Robert Saturday, March 26, 2011 - 20:28:19

Mr Rosenberg,

I imagine you are in the same boat with numerous Gnome and Unity folks. If you want new and pretty Unity and Gnome will be lots of fun; from what I have seen and read; getting real work done is not a highlight of either desktop; I agree with your thoughts on major version upgrade bugs and glitches.

Btw - Google Chrome has become my work horse for browsing needs.

I have been looking for a desktop to try should Gnome and/or Unity fail my needs; from what I read Xfce may be just the ticket. Thank you for the additional encouragement to go ahead and install / try Xbuntu. Xfce may fit into Kevin’s simple, functional. get it done approach as well.

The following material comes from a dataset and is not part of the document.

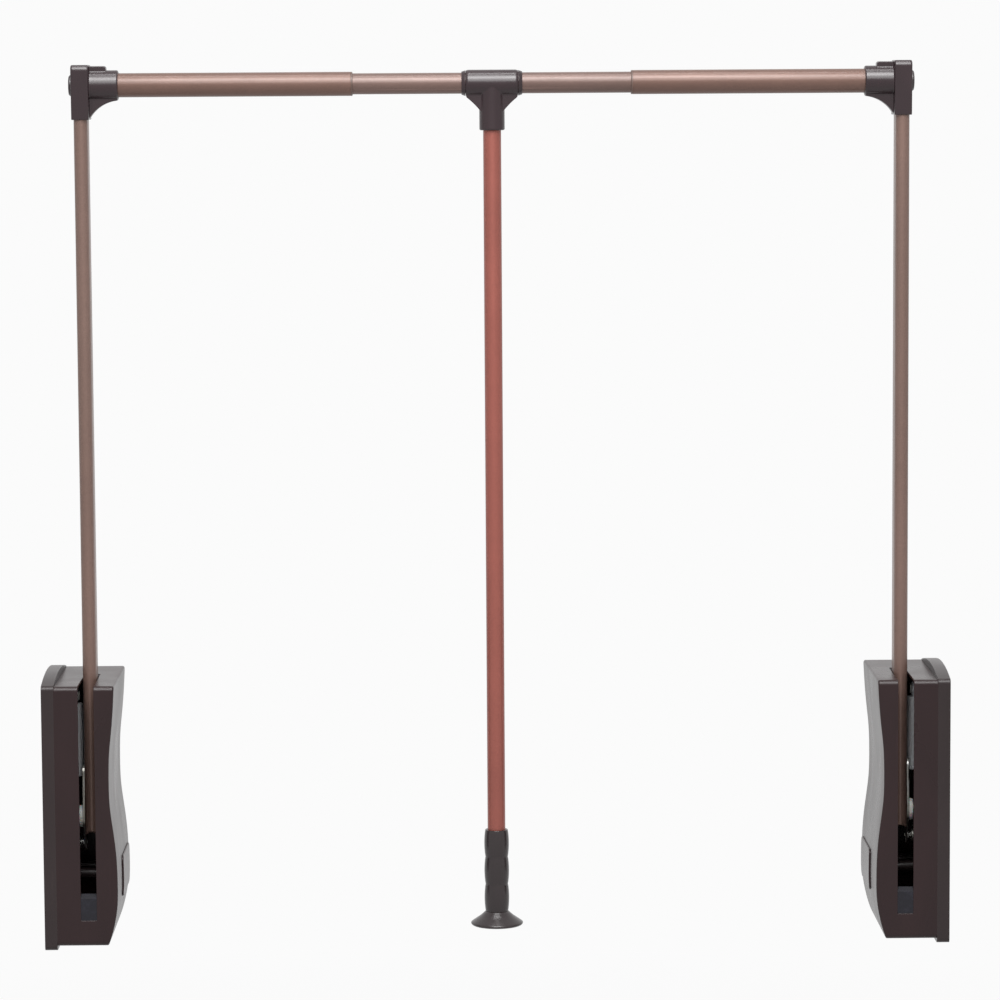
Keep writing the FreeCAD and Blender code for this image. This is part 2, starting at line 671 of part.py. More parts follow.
# ---- pull rod ----
def tee_gussets():
    """The ribs between sleeve and neck, in one plate: a hollow arc on each side of the neck."""
    top, low = rail_height - tee_r - 0.7, rail_height - tee_gusset_low
    across, up = tee_bulge
    root = neck_r - 1
    y = arm_y - web_t / 2
    arcs = []
    for side in (-1, 1):
        middle = V(side * (root + across * (tee_gusset - root)), y, low + up * (top - low))
        arcs.append(Part.Arc(V(side * root, y, low), middle, V(side * tee_gusset, y, top)).toShape())
    outline = [V(-tee_gusset, y, top), V(-tee_gusset, y, rail_height), V(tee_gusset, y, rail_height),
               V(tee_gusset, y, top)]
    edges = [Part.makeLine(a, b) for a, b in zip(outline, outline[1:])]
    edges.append(Part.makeLine(V(-root, y, low), V(root, y, low)))
    wire = Part.Wire(Part.__sortEdges__(edges + arcs))
    return Part.Face(wire).extrude(V(0, web_t, 0))


def tee_connector():
    half = tee_length / 2
    outline = [(-half, tee_end_r), (tee_taper - half, tee_r), (half - tee_taper, tee_r), (half, tee_end_r)]
    points = [V(-half, arm_y, rail_height)]
    points += [V(x, arm_y, rail_height + r) for x, r in outline] + [V(half, arm_y, rail_height)]
    face = Part.Face(Part.makePolygon(points + points[:1]))
    sleeve = face.revolve(V(0, arm_y, rail_height), V(1, 0, 0), 360)
    neck_end = rail_height - neck_bottom
    neck = bar_z(0, arm_y, neck_end, rail_height, neck_r)
    mouth = [e for e in neck.Edges if e.BoundBox.ZMax < neck_end + 0.1 and e.BoundBox.ZLength < 0.01]
    neck = neck.makeChamfer(mouth_chamfer, mouth)
    body = sleeve.fuse([neck, tee_gussets()])
    holes = [bar_x(-half - 1, half + 1, arm_y, rail_height, inner_tube_r + fit),
             bar_z(0, arm_y, neck_end - 1, rail_height - rod_top, rod_r + fit),
             bar_y(0, arm_y + rod_r, arm_y + neck_r + 1, tee_screw_height(), grub_r + fit)]
    return body.cut(holes).removeSplitter()


def tee_screw_height():
    return rail_height - neck_bottom + 9.0


def tee_screw():
    head_back = arm_y + neck_r + 1.6
    head = bar_y(0, arm_y + neck_r + 0.1, head_back, tee_screw_height(), grub_r + 1.6)
    shank = bar_y(0, arm_y + rod_r + fit, arm_y + neck_r + 0.1, tee_screw_height(), grub_r)
    cross = [block(-a, a, head_back - 0.9, head_back + 1, tee_screw_height() - b, tee_screw_height() + b)
             for a, b in ((2.0, 0.35), (0.35, 2.0))]
    return head.fuse(shank).cut(cross).removeSplitter()


def tee_collars():
    """Rings on the inner tube that keep the swinging T in the middle of the rail."""
    collars = []
    for side in (-1, 1):
        near = side * (tee_length / 2 + collar_gap)
        ring = Part.makeCone(collar_r, collar_tip_r, collar_t, V(near, arm_y, rail_height), V(side, 0, 0))
        collars.append(ring.cut(bar_x(-span, span, arm_y, rail_height, inner_tube_r + fit)))
    return Part.makeCompound(collars)


def pull_rod_tube():
    return pipe_z(0, arm_y, rod_bottom, rail_height - rod_top - fit, rod_r, rod_r - rod_wall)


def grip():
    """The handle: three barrels in a row, each a shallow arc between two waists."""
    heights = [grip_top, *grip_waists, grip_bottom]
    edges = [Part.makeLine(V(0, arm_y, grip_top), V(grip_r - 0.6, arm_y, grip_top))]
    start = V(grip_r - 0.6, arm_y, grip_top)
    for high, low in zip(heights, heights[1:]):
        end = V(grip_waist_r, arm_y, low)
        edges.append(Part.Arc(start, V(grip_r + 0.25, arm_y, (high + low) / 2), end).toShape())
        start = end
    edges.append(Part.makeLine(start, V(0, arm_y, grip_bottom)))
    edges.append(Part.makeLine(V(0, arm_y, grip_bottom), V(0, arm_y, grip_top)))
    body = Part.Face(Part.Wire(edges)).revolve(V(0, arm_y, 0), V(0, 0, 1), 360)
    holes = [bar_z(0, arm_y, rod_bottom - fit, grip_top + 1, rod_r + fit),
             bar_z(0, arm_y, grip_bottom - 1, rod_bottom, rod_r - rod_wall - fit)]
    return body.cut(holes).removeSplitter()


def foot():
    """The flared end of the pull rod, with a plug that goes up through the grip into the tube."""
    plug_r = rod_r - rod_wall - 2 * fit
    rim_top = foot_bottom + foot_rim
    flare_start = V(foot_neck_r, arm_y, grip_bottom - fit)
    flare_end = V(foot_r, arm_y, rim_top)
    belly = V(foot_neck_r + 0.46 * (foot_r - foot_neck_r), arm_y, rim_top + 0.47 * (grip_bottom - rim_top))
    under = V(foot_r - 1.5, arm_y, foot_bottom)
    edges = [Part.makeLine(V(0, arm_y, grip_bottom - fit), flare_start),
             Part.Arc(flare_start, belly, flare_end).toShape(),
             Part.makeLine(flare_end, V(foot_r, arm_y, foot_bottom + 1.5)),
             Part.makeLine(V(foot_r, arm_y, foot_bottom + 1.5), under),
             Part.makeLine(under, V(0, arm_y, foot_bottom)),
             Part.makeLine(V(0, arm_y, foot_bottom), V(0, arm_y, grip_bottom - fit))]
    body = Part.Face(Part.Wire(edges)).revolve(V(0, arm_y, 0), V(0, 0, 1), 360)
    plug = bar_z(0, arm_y, grip_bottom - fit, grip_bottom + foot_plug_length, plug_r)
    hollow = bar_z(0, arm_y, foot_bottom - 1, foot_bottom + foot_rim, foot_neck_r)
    return body.fuse(plug).cut(hollow).removeSplitter()


# ---- the set of pieces ----
def save(name, shape):
    shape.exportStep("parts/" + name + ".step")


def save_pair(name, shape):
    """The piece at the left wall, and its mirror image at the right wall."""
    left = shape.translated(V(-half_span, 0, 0))
    save("left_" + name, left)
    save("right_" + name, left.mirror(V(0, 0, 0), V(1, 0, 0)))


side_pieces = (wall_plate, casing_cover, cover_cap, cover_screws, stop_pad, top_buffer,
               pivot_axle, axle_nut, pivot_bush, crank_lever, crank_pin, lever_rivets,
               strut_cylinder, strut_gland, strut_piston, strut_rod, strut_rod_end, strut_anchor_pin,
               arm_tube, corner_connector, corner_cap, corner_screws, rail_outer_tube, rail_guide_ring)
middle_pieces = (rail_inner_tube, inner_tube_plugs, tee_connector, tee_collars, tee_screw,
                 pull_rod_tube, grip, foot)

os.makedirs("parts", exist_ok=True)
for piece in side_pieces:
    save_pair(piece.__name__, piece())
for piece in middle_pieces:
    save(piece.__name__, piece())
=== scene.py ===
"""Looks of a pull-down closet rod: two wall casings, swinging arms, a telescopic rail and a pull rod."""
import json
import math

import bmesh
import bpy
from bpy.props import FloatProperty, FloatVectorProperty, IntProperty, PointerProperty
from mathutils import Matrix, Vector


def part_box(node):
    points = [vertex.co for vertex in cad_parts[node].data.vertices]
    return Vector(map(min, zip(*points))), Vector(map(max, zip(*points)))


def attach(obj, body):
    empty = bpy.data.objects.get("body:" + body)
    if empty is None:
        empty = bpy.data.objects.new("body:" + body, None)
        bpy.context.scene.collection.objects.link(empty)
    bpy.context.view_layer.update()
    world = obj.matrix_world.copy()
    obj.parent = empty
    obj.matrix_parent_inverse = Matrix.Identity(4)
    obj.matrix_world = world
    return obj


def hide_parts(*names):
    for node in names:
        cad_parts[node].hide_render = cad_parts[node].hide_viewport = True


bl_info = {
    "name": "Pull-down closet rod looks",
    "version": (1, 0),
    "blender": (4, 5, 0),
    "location": "View3D > Sidebar > Closet rod",
    "description": "Dresses the packed closet rod with materials, detail, light and a camera",
    "category": "Object",
}

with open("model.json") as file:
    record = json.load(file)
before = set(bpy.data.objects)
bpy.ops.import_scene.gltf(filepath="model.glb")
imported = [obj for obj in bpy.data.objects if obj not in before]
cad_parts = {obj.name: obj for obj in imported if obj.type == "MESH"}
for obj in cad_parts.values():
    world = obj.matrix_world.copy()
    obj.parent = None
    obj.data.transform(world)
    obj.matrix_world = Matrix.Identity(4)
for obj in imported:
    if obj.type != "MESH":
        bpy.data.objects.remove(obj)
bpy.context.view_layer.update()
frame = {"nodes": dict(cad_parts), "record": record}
materials = {}              # slot of the record: its material, filled by build_materials()

# Shapes are drawn in millimetres and scaled to metres when they become pieces.
MM = 0.001
FIT = 0.05                  # gap between a redrawn piece and the one it seats on
SAME_PLACE = 0.001          # points closer than this are one point
CREASE = math.radians(35)   # an edge that turns further than this stays sharp
TURN_STEPS = 144            # faces round a turned piece
HOLE_STEPS = 64             # faces round a drilled hole
HALF_OVAL_STEPS = 28        # faces round each end of an arm's section
BEND_STEPS = 5              # faces round a rounded corner


# ---- material graphs ----
class Graph:
    """A node tree, with short calls for the nodes that are used here."""

    def __init__(self, tree):
        self.nodes = tree.nodes
        self.links = tree.links
        self.shader = tree.nodes.get("Principled BSDF")

    def fixed(self, **values):
        """Sets constants on the shader, with underscores for the spaces in a socket's name."""
        for key, value in values.items():
            self.shader.inputs[key.replace("_", " ")].default_value = value

    def feed(self, source, socket):
        self.links.new(source, self.shader.inputs[socket])

    def node(self, kind, output, *sources, **settings):
        """Adds a node, sets its properties, and feeds or sets its inputs in order."""
        item = self.nodes.new(kind)
        for key, value in settings.items():
            setattr(item, key, value)
        for socket, source in zip(item.inputs, sources):
            if isinstance(source, bpy.types.NodeSocket):
                self.links.new(source, socket)
            elif source is not None:
                socket.default_value = source
        return item.outputs[output]

    def texture(self, kind, scale, output="Fac", stretch=(1, 1, 1), turn=(0, 0, 0), **inputs):
        """A procedural texture on object coordinates; a small stretch draws it out along that axis."""
        place = self.node("ShaderNodeTexCoord", "Object")
        place = self.node("ShaderNodeMapping", "Vector", place, (0, 0, 0), turn, stretch)
        item = self.nodes.new(kind)
        item.inputs["Scale"].default_value = scale
        for key, value in inputs.items():
            item.inputs[key].default_value = value
        self.links.new(place, item.inputs["Vector"])
        return item.outputs[output]

    def spread(self, source, low, high, start=0.0, end=1.0):
        """Maps start..end of a value onto low..high."""
        return self.node("ShaderNodeMapRange", "Result", source, start, end, low, high)

    def math(self, operation, a, b):
        return self.node("ShaderNodeMath", "Value", a, b, operation=operation)

    def blend(self, factor, a, b, kind="MIX"):
        """Mixes two colours."""
        item = self.nodes.new("ShaderNodeMix")
        item.data_type = "RGBA"
        item.blend_type = kind
        for socket, source in (("Factor", factor), ("A", a), ("B", b)):
            if isinstance(source, bpy.types.NodeSocket):
                self.links.new(source, item.inputs[socket])
            elif socket == "Factor":
                item.inputs[socket].default_value = source
            else:
                item.inputs[socket].default_value = (*source, 1.0)
        return item.outputs["Result"]

    def edges_worn_and_lit(self, radius):
        """Rounded normal, and a mask that is 1 on edges and fades out over the radius in millimetres."""
        rounded_normal = self.node("ShaderNodeBevel", "Normal", radius * MM, samples=6)
        flat = self.node("ShaderNodeNewGeometry", "Normal")
        match = self.node("ShaderNodeVectorMath", "Value", rounded_normal, flat, operation="DOT_PRODUCT")
        return rounded_normal, self.spread(match, 1.0, 0.0, 0.80, 0.985)

    def bump(self, height, strength, depth, normal):
        """Roughens a normal by a height, its depth in millimetres."""
        item = self.nodes.new("ShaderNodeBump")
        item.inputs["Strength"].default_value = strength
        item.inputs["Distance"].default_value = depth * MM
        self.links.new(height, item.inputs["Height"])
        self.links.new(normal, item.inputs["Normal"])
        return item.outputs["Normal"]

    def seen_ray(self):
        """1 for a camera, glossy or transmission ray, and 0 for the rays that light the object."""
        path = self.nodes.new("ShaderNodeLightPath")
        total = path.outputs["Is Camera Ray"]
        for kind in ("Is Glossy Ray", "Is Transmission Ray"):
            total = self.math("MAXIMUM", total, path.outputs[kind])
        return total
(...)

Thank you for the article - good stuff!

kenneth.h Saturday, March 26, 2011 - 22:19:04

Steve, you are absolutely correct in not wanting to just dive-in. It’s to the point where changes are just being pushed on the user versus what the user base wants and it’s not just occurring in the gnu/foss world. I’d used xfce back in the day but at the time jwm/pcmanfm worked well for me, it still does but the usefulness of gnome is pretty cool so I’ve been using gnome for a little over a year. And I’ve not used firefox since version 2 although I’ve used gnuzilla and have it installed but only for certain websites which is rare. I still have and use opera-ppc (again rarely) I’ve pretty much made the switch to Midori.

Hopefully others do not feel alienated that are used to gnome and nothing else — especially newbies..

steven Monday, March 28, 2011 - 19:05:49

GNOME is appreciably fast and very functional. That’s why I use it so much. I like Xfce, Fluxbox, Fvwm2, and JWM with Rox-filer. I even like LXDE and Enlightement.

But GNOME seems to do just about everything I need it to do, and being the default in Debian and Ubuntu it tends to work really well in those particular distributions - and without a lot of configuration attention from me.

steven Friday, April 29, 2011 - 23:47:23

I finally added Iceweasel/Firefox 4.0 and Icedove/Thunderbird 3.1.